As a reminder, a mutual fund manager’s job is typically to beat their index by 1%.  So when the stock market dropped 39% in 2008, a mutual fund manager that was down 38% is considered a very good manager.  Well, in sports the best teams typically have a good defense.  On Wall Street, many advisors fail to understand defense.  In the near future, defense will be very important in terms of managing money….but as we have continued to write…NOT YET.  Where does that leave us for our forecast for 2013, now that the 14,000 we outlined in our last communication is now approaching?

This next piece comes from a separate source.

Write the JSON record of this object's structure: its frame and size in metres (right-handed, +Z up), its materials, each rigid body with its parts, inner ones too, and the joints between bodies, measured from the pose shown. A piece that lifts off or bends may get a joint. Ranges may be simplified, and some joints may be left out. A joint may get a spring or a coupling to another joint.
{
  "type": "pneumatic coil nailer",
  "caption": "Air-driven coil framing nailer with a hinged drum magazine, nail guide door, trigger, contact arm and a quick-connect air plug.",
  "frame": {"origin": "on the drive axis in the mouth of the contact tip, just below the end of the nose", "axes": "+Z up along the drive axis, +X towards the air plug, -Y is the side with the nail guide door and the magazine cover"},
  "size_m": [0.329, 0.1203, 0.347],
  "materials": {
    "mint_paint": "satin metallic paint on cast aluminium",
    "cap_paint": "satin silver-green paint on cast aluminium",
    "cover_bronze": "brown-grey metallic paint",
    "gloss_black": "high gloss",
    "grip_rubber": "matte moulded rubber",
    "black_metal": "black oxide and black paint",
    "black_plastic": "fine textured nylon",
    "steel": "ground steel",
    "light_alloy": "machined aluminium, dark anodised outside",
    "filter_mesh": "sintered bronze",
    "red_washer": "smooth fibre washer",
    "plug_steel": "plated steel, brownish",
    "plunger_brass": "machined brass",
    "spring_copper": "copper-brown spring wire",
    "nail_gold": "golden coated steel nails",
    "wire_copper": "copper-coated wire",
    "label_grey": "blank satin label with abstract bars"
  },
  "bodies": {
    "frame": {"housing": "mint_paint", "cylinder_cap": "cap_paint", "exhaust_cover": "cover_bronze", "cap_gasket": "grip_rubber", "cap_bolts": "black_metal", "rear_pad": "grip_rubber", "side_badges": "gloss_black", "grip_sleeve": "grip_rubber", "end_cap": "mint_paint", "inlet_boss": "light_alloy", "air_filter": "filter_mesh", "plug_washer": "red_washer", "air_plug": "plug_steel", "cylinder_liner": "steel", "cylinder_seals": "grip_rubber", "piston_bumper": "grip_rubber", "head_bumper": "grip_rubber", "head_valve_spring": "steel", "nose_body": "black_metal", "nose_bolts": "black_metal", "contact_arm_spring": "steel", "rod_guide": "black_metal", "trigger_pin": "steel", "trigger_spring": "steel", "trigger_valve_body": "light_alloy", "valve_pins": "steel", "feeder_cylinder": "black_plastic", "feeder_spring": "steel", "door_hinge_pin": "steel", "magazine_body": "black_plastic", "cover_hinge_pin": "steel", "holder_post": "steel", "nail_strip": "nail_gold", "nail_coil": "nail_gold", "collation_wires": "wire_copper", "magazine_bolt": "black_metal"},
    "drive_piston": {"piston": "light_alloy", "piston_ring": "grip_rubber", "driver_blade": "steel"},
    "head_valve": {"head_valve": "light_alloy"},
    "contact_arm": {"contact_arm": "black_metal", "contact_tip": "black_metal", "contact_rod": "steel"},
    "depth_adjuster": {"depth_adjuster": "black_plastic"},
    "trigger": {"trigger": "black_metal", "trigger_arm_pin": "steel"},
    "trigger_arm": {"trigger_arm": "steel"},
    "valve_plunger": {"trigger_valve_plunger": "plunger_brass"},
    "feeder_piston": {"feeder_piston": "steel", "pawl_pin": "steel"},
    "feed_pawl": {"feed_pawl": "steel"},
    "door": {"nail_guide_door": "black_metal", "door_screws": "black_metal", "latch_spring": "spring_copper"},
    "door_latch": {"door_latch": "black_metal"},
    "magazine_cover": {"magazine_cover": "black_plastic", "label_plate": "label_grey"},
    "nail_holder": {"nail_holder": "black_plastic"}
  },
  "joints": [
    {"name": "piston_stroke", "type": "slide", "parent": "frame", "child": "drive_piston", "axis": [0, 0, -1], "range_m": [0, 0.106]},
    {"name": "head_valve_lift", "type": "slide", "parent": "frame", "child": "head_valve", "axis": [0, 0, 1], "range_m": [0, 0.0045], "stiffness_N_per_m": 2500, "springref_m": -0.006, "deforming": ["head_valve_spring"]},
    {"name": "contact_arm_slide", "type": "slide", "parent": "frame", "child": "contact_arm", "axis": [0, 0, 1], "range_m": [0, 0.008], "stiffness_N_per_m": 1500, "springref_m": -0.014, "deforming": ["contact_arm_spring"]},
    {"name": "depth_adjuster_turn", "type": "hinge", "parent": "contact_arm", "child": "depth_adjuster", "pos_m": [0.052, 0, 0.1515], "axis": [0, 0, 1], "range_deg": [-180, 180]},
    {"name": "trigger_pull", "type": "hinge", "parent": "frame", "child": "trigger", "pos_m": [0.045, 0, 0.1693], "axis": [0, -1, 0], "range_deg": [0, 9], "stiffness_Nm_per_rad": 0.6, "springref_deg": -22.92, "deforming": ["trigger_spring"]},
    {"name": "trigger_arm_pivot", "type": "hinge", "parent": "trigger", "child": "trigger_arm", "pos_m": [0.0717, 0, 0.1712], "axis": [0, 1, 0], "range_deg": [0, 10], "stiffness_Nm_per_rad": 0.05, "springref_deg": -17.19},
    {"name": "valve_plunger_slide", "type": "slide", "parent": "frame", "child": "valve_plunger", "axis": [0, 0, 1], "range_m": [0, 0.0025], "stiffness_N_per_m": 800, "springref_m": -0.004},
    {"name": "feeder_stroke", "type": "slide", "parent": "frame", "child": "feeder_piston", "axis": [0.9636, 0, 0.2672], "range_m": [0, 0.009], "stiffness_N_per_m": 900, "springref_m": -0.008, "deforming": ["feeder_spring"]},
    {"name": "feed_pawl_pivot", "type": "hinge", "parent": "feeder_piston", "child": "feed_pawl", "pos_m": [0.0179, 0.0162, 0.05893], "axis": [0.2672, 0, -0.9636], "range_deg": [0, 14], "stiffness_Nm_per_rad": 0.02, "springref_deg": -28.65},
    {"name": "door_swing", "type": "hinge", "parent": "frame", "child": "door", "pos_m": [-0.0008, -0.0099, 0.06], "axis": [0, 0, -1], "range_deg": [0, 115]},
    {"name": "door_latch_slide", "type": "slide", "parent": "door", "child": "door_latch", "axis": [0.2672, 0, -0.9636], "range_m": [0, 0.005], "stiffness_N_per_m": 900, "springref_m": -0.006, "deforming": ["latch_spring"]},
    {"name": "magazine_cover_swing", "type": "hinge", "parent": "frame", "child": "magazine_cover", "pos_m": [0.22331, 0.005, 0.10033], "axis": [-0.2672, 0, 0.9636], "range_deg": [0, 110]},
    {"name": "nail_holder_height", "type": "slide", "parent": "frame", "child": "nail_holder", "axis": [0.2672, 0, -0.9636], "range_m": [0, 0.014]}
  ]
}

Some important facts to consider in 2013 as we look at the investment climate:

1.  Various international governments are providing liquidity via easing programs to the stock markets. Our Federal Reserve is providing $85 billion in various easing programs. This past week, Japan announced that it is furthering its easing programs. This keeps liquidity in the markets, and is, thus, short term bullish for the stock market. It is this liquidity, from this technician’s perspective, that is causing this stock market to continue higher.

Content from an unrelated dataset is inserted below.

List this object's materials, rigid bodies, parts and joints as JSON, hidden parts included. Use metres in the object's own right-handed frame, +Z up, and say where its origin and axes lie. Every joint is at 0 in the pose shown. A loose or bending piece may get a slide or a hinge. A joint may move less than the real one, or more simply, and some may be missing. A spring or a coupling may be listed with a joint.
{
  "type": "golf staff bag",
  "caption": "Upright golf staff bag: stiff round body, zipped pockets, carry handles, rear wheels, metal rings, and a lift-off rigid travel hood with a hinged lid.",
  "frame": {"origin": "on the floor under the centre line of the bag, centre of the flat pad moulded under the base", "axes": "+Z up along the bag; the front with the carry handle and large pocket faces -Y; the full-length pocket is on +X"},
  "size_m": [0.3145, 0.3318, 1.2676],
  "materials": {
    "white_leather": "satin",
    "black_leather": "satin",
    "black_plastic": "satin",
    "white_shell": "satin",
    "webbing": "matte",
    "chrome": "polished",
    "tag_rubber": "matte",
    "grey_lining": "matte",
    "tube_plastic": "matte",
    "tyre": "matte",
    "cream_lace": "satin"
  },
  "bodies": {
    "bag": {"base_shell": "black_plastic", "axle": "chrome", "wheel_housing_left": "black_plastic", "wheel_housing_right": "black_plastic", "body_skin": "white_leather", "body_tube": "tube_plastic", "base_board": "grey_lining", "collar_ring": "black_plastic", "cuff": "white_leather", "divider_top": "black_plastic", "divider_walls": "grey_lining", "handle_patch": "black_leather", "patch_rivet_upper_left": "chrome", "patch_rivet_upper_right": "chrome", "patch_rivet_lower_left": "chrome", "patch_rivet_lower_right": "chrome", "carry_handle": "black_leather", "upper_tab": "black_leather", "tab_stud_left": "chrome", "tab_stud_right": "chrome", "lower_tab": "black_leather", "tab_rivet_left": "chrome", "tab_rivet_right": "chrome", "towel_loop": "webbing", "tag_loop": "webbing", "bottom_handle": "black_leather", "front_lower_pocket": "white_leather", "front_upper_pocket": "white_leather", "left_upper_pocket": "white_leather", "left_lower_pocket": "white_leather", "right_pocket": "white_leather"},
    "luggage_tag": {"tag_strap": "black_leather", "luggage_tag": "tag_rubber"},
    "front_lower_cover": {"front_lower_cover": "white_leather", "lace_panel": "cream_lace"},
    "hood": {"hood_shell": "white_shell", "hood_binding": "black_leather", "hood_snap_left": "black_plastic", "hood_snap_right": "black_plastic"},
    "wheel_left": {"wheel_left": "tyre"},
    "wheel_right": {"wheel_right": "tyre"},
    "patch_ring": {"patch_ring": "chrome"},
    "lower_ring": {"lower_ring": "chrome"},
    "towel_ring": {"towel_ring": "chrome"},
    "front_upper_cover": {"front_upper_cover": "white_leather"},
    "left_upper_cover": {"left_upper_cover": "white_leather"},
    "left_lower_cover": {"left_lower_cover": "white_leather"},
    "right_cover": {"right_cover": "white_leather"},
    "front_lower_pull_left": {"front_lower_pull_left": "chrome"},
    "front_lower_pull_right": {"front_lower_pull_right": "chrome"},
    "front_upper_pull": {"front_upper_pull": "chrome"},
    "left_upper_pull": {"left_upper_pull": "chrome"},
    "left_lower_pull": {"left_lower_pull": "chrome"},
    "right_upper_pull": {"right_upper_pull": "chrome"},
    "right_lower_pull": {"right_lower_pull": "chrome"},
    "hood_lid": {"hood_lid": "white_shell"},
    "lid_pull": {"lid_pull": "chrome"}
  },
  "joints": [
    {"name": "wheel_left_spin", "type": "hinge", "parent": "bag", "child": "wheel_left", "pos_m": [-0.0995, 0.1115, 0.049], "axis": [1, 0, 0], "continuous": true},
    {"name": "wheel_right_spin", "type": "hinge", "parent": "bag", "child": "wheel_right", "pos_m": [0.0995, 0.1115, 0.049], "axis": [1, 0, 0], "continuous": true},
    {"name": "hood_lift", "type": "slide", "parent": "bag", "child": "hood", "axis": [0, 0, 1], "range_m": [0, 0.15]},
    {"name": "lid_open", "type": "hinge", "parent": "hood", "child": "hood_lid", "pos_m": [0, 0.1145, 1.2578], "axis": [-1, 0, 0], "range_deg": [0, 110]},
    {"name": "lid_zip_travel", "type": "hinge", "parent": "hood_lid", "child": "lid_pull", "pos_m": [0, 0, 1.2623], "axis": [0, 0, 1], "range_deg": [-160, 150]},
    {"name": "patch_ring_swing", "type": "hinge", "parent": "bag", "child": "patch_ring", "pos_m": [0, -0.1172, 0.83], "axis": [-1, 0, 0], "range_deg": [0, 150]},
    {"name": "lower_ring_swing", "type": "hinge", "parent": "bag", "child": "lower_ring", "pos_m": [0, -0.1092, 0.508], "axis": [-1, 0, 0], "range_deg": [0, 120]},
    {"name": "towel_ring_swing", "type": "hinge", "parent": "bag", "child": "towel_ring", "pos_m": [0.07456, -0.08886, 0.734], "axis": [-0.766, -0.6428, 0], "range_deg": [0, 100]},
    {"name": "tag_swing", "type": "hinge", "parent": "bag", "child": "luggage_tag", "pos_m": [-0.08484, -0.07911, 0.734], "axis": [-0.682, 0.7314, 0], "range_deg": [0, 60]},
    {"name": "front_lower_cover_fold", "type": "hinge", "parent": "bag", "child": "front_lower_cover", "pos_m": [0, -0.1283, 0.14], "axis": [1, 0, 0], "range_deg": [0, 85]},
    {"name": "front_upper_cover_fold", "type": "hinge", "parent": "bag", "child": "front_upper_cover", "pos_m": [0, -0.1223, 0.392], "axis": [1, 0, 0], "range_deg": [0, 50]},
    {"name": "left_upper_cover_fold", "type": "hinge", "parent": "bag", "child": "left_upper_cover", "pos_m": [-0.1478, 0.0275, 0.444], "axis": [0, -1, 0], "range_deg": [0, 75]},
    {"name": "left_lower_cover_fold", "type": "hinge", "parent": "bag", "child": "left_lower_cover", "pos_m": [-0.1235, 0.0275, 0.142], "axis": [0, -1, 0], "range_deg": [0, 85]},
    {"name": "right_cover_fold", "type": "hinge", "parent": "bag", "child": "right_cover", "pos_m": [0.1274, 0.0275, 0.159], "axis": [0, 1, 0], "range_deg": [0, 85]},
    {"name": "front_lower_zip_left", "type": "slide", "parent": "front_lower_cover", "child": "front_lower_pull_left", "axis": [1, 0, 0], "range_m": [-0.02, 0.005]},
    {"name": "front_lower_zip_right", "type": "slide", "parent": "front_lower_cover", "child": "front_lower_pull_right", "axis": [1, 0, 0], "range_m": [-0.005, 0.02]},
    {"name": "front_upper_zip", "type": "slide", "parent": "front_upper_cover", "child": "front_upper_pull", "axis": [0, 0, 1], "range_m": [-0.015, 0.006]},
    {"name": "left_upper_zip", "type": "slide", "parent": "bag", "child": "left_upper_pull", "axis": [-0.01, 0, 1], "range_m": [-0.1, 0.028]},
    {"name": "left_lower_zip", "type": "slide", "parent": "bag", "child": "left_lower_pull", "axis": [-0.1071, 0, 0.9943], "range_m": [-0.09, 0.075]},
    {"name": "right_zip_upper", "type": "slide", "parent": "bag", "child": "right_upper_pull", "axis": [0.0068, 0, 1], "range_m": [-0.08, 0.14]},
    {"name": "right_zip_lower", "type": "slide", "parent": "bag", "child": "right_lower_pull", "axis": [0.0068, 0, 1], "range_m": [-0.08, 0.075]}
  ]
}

2. Interest rates are at historic lows. The Federal Reserve has promised to keep rates at all-time lows until 2014 (at a minimum). Again, this is bullish for the stock market. Additionally, it is helping the housing market…however, it is far from robust.

3. Taxes are going up, costs of running businesses are rising, and food prices are on the rise. None of these conditions is good for the markets.  The price of oil, so far, is contained. We are seeing signs of inflation, and, in the internal research that we follow, it appears that companies will begin to see slowdowns later in 2013.

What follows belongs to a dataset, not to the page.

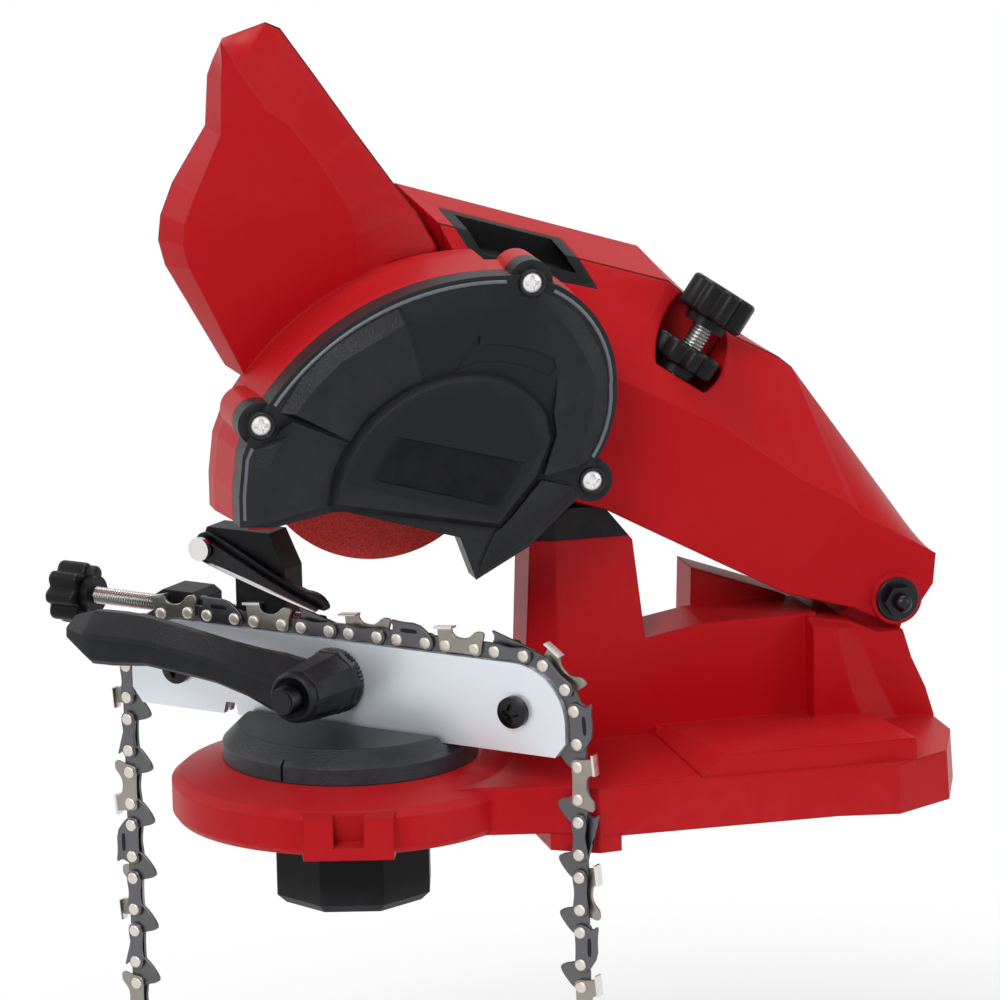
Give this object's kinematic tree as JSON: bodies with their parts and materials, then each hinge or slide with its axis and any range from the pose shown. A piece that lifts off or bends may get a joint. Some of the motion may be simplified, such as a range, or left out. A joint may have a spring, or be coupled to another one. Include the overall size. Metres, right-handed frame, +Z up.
{
  "type": "electric chainsaw sharpener",
  "caption": "Bench chainsaw sharpener: motor head with grinding wheel on a sprung pivot arm, turntable chain vise with clamp lever, feed screw and chain stop.",
  "frame": {"origin": "half-way between the two bench bolt holes, on the plane that rests on the bench top", "axes": "+X from the nose to the rear pivot, parallel to the grinding wheel's plane; +Y away from the guard side; +Z up"},
  "size_m": [0.3017, 0.1724, 0.4432],
  "materials": {
    "red_housing": "moulded glass-filled plastic, fine grain, satin",
    "black_plastic": "grained black plastic",
    "plate_steel": "zinc plated sheet",
    "chrome": "bright plated",
    "black_steel": "black oxide",
    "brass": "turned",
    "iron_core": "stacked sheet and varnished winding",
    "wheel_grit": "bonded red aluminium oxide grit",
    "chain_steel": "dark oiled steel",
    "chain_bright": "hard chromed"
  },
  "bodies": {
    "base": {"base_housing": "red_housing", "stop_pad": "black_plastic", "pivot_bolt": "black_steel", "pivot_nut": "black_steel"},
    "arm": {"head_housing_front": "red_housing", "head_housing_rear": "red_housing", "wheel_guard": "black_plastic", "guard_screws": "chrome", "grip_liner": "black_plastic", "depth_insert": "brass", "motor_can": "plate_steel", "motor_cap": "black_plastic", "front_bearing": "plate_steel", "battery_rails": "black_plastic", "battery_contacts": "brass", "switch_frame": "black_plastic"},
    "wheel": {"motor_shaft": "plate_steel", "motor_armature": "iron_core", "cooling_fan": "black_plastic", "inner_flange": "plate_steel", "grinding_wheel": "wheel_grit", "outer_flange": "plate_steel", "wheel_nut": "plate_steel"},
    "vise": {"turntable": "black_plastic", "turntable_bolt": "black_steel", "vise_rear_plate": "plate_steel", "vise_carrier": "black_plastic", "clamp_stud": "black_steel", "feed_bracket": "black_plastic", "drive_links_top": "chain_steel", "tie_straps_top": "chain_steel", "cutters_top": "chain_bright", "drive_links_right": "chain_steel", "tie_straps_right": "chain_steel", "cutters_right": "chain_bright", "drive_links_left": "chain_steel", "tie_straps_left": "chain_steel", "cutters_left": "chain_bright", "drive_links_bend": "chain_steel", "tie_straps_bend": "chain_steel", "cutters_bend": "chain_bright", "chain_rivets": "chain_bright"},
    "lock_knob": {"lock_knob": "black_plastic", "lock_insert": "brass"},
    "front_plate": {"vise_front_plate": "plate_steel", "guide_screws": "black_steel"},
    "clamp_lever": {"clamp_lever": "black_plastic"},
    "feed_screw": {"feed_screw": "chrome", "feed_knob": "black_plastic"},
    "stop_carriage": {"stop_carriage": "black_plastic", "stop_pin": "chrome"},
    "stop_pawl": {"stop_pawl": "chrome"},
    "depth_rod": {"depth_rod": "chrome"},
    "depth_knob": {"depth_knob": "black_plastic"},
    "depth_lock_knob": {"depth_lock_knob": "black_plastic"},
    "rocker": {"rocker_switch": "black_plastic"}
  },
  "joints": [
    {"name": "arm_swing", "type": "hinge", "parent": "base", "child": "arm", "pos_m": [0.0628, -0.038, 0.0592], "axis": [0, 1, 0], "range_deg": [-5, 0], "stiffness_Nm_per_rad": 9, "springref_deg": 34.38},
    {"name": "wheel_spin", "type": "hinge", "parent": "arm", "child": "wheel", "pos_m": [-0.119, -0.06, 0.129], "axis": [0, 1, 0], "continuous": true},
    {"name": "turntable_turn", "type": "hinge", "parent": "base", "child": "vise", "pos_m": [-0.13, -0.06, 0.02], "axis": [0, 0, 1], "range_deg": [-80, 0]},
    {"name": "lock_knob_turn", "type": "hinge", "parent": "vise", "child": "lock_knob", "pos_m": [-0.13, -0.06, -0.015], "axis": [0, 0, 1], "range_deg": [-180, 180]},
    {"name": "plate_slide", "type": "slide", "parent": "vise", "child": "front_plate", "axis": [-0.7071, -0.7071, 0], "range_m": [0, 0.0008]},
    {"name": "clamp_turn", "type": "hinge", "parent": "front_plate", "child": "clamp_lever", "pos_m": [-0.14626, -0.07202, 0.046], "axis": [-0.7071, -0.7071, 0], "range_deg": [-18.1, 0.1]},
    {"name": "feed_turn", "type": "hinge", "parent": "vise", "child": "feed_screw", "pos_m": [-0.20212, 0.02627, 0.061], "axis": [0.7071, -0.7071, 0], "range_deg": [-1085, 1085]},
    {"name": "stop_slide", "type": "slide", "parent": "vise", "child": "stop_carriage", "axis": [0.7071, -0.7071, 0], "range_m": [-0.003, 0.003]},
    {"name": "pawl_turn", "type": "hinge", "parent": "stop_carriage", "child": "stop_pawl", "pos_m": [-0.1696, -0.0204, 0.086], "axis": [-0.7071, -0.7071, 0], "range_deg": [0, 18]},
    {"name": "depth_slide", "type": "slide", "parent": "arm", "child": "depth_rod", "axis": [0.5664, 0, 0.8241], "range_m": [0, 0.005]},
    {"name": "depth_turn", "type": "hinge", "parent": "depth_rod", "child": "depth_knob", "pos_m": [0.0055, -0.047, 0.164], "axis": [0.5664, 0, 0.8241], "range_deg": [-2, 1445]},
    {"name": "depth_lock_turn", "type": "hinge", "parent": "arm", "child": "depth_lock_knob", "pos_m": [-0.00866, -0.047, 0.1434], "axis": [0.5664, 0, 0.8241], "range_deg": [-180, 180]},
    {"name": "switch_rock", "type": "hinge", "parent": "arm", "child": "rocker", "pos_m": [-0.03, -0.014, 0.15], "axis": [0.6, 0, 0.8], "range_deg": [0, 9]}
  ],
  "couplings": [
    {"joint": "clamp_turn", "follows": "plate_slide", "rad_per_m": -392.7},
    {"joint": "feed_turn", "follows": "stop_slide", "rad_per_m": 6283.2},
    {"joint": "depth_turn", "follows": "depth_slide", "rad_per_m": 5026.5}
  ]
}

4. In the history of the US stock market, most bull market moves (uptrends) last 32 months on average. In March of 2013 we will be on month 48. We are getting very extended without a stock market correction. To our basic belief, the Fed is helping the market, but we are not so sure it is doing anything to help the economy. Eventually, the economy will start to affect stock prices.

5. The overall price to earnings ratio by historical standards is not cheap; stocks are definitely not “on sale”!

6. In each of the last 10 years consecutively we have had a correction sometime in January, February and/or March. Expect that 2013 will be the 11th consecutive year.

Without being too technical in nature, below is our current outline of what we see happening in 2013, as long as the uptrend remains up and the bull market stays intact. This will be our base for future writings in 2013:

Confirming our November forecast, the Dow Jones will reach 14,000 or maybe a little higher in February, and then we suspect a normal correction will occur in late February on into March. The correction will be explained by the media as worries over the debt ceiling, congress’s spending discussions, etc.  Since 2009 we have had nine short term stock market corrections. Short term is defined as a correction that lasts from one to three months. The majority of these corrections have been between 7 and 10% on this current uptrend. The correction after the election was 8.9%.  We stuck to our 13,500-14,000 call for 2012, because our internal research indicated that the bull market was still alive. We do believe that 2013 will most likely have more “swings” than 2012. For this bull market to continue through all of 2013, any correction should be contained in the 7-10% range.

We are currently forecasting the market to get to record highs on the DOW, reaching 15,000 by the 4th quarter of 2013. If we don’t reach this marker by the 4th quarter, then the Bull Market that started in March of 2009 will be over, and we will be in a new bear market. The “Storm” that we write about will be here earlier than we currently think, as our current forecast would call for a bear market to start in late 2013 or early 2014. We will discuss 2014 in more detail as it approaches. For now, we are forecasting a minimum target of 15,000 on the DOW by the 4th quarter of 2013. This will be the base forecast that we work off of in 2013; last year our range was 13,500-14,000.

As always, if we see the bear market approaching sooner than we currently expect, we will promptly notify our clients.